Experts have started coalescing around the idea that bank capital buffers are not working like they should.
Lenders had enough resources to withstand the initial shock of the Covid-19 pandemic, thanks to the design of the Basel III framework.
But alarm bells started ringing when supervisors realised they might struggle to convince banks to run down their capital ratios to make more loans to struggling borrowers.
Part of the problem is that financial institutions don’t want to come into conflict with hard and fast rules preventing them from making distributions to their investors.
If they were to eat through certain buffers over their minimum requirements, they would be forced by law to calculate their maximum distributable amounts (MDAs).

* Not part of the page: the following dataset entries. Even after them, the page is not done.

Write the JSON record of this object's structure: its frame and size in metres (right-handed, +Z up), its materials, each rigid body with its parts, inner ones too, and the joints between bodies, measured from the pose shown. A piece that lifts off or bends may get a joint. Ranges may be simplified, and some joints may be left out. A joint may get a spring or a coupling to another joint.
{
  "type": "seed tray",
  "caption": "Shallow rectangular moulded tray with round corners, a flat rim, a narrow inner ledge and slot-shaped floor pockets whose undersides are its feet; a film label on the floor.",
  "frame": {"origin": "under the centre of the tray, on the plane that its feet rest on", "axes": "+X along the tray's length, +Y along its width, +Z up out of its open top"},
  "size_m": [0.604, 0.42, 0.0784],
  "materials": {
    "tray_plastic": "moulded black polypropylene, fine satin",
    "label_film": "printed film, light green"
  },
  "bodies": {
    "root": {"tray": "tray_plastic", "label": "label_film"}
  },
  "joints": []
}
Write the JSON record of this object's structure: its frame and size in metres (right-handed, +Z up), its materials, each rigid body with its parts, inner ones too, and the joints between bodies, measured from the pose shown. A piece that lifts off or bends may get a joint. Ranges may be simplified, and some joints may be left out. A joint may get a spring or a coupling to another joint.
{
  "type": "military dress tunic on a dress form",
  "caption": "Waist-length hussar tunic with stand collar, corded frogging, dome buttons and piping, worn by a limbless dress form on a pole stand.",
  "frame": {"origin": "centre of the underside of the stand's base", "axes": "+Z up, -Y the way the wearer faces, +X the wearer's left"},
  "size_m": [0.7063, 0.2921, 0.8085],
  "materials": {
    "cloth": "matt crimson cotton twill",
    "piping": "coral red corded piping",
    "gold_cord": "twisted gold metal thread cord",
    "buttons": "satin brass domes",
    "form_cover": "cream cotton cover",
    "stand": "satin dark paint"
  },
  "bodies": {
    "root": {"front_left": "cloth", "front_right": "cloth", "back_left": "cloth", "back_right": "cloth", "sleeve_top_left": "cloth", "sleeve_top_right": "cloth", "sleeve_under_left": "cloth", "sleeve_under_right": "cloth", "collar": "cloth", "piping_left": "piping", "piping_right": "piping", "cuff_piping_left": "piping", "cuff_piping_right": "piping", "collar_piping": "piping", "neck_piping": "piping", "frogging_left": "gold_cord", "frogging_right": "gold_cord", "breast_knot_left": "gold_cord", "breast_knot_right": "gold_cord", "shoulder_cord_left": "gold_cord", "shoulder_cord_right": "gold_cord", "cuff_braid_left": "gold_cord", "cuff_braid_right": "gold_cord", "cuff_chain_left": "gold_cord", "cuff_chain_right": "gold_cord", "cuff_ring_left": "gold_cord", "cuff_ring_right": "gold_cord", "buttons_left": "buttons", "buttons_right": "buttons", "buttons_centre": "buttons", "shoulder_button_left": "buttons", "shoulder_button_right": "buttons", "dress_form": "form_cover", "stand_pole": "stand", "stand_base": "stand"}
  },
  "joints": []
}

This could lead to the cancellation of additional tier one (AT1) coupons, as well as restrictions around the payment of employee compensation and shareholder dividends.
These sorts of perverse incentives, encountered in the wake of the coronavirus pandemic, are likely to lead to a redesign of the post-crisis rules on bank capital.
Within the EU, two solutions have already gained prominence.
The first considers a move away from a system where an MDA breach results in automatic consequences for banks, towards a more case-by-case approach.
And the second, which could work in tandem with the first, suggests placing more emphasis on targets like the countercyclical capital buffer (CCyB), which can be easily released in times of stress.
Clearly, there is a focus on flexibility in each of these proposals, which normally points towards more discretionary powers being given over to supervisory authorities.
Indeed, the ECB looks as though it could emerge as the big winner from any reworking of capital buffers in the EU.
Moving away from a rigid set of MDA rules would almost certainly mean letting the Single Supervisory Mechanism (SSM), the framework which grants the ECB licensing powers over banks, decide what happens in the event of a trigger breach.
And it is hard to imagine how there could be a greater role for CCyBs without the ECB taking on more responsibility for setting the requirements.
At the moment, national competent authorities are in charge of moving CCyBs up and down. But the system has already encountered problems, as José Manuel Campa, chairperson of the European Banking Authority, explained in a speech on Monday.
Going into the Covid-19 crisis, only a handful of member states had already asked banks to build up their countercyclical capital reserves.
“The question is whether we should also harmonise the way these buffers are deployed,” Campa said.
It is perhaps to the SSM’s credit that investors appear to like the idea of giving it more discretion over the rules.
They seem to be less concerned about how the ECB will make decisions and more concerned about falling foul of some kind of mishap resulting from the strict application of an overly complex rulebook.
As one portfolio manager put it: “We don’t need a ‘quick fix’. We don’t need a Basel V. What we need is a more flexible capital stack.”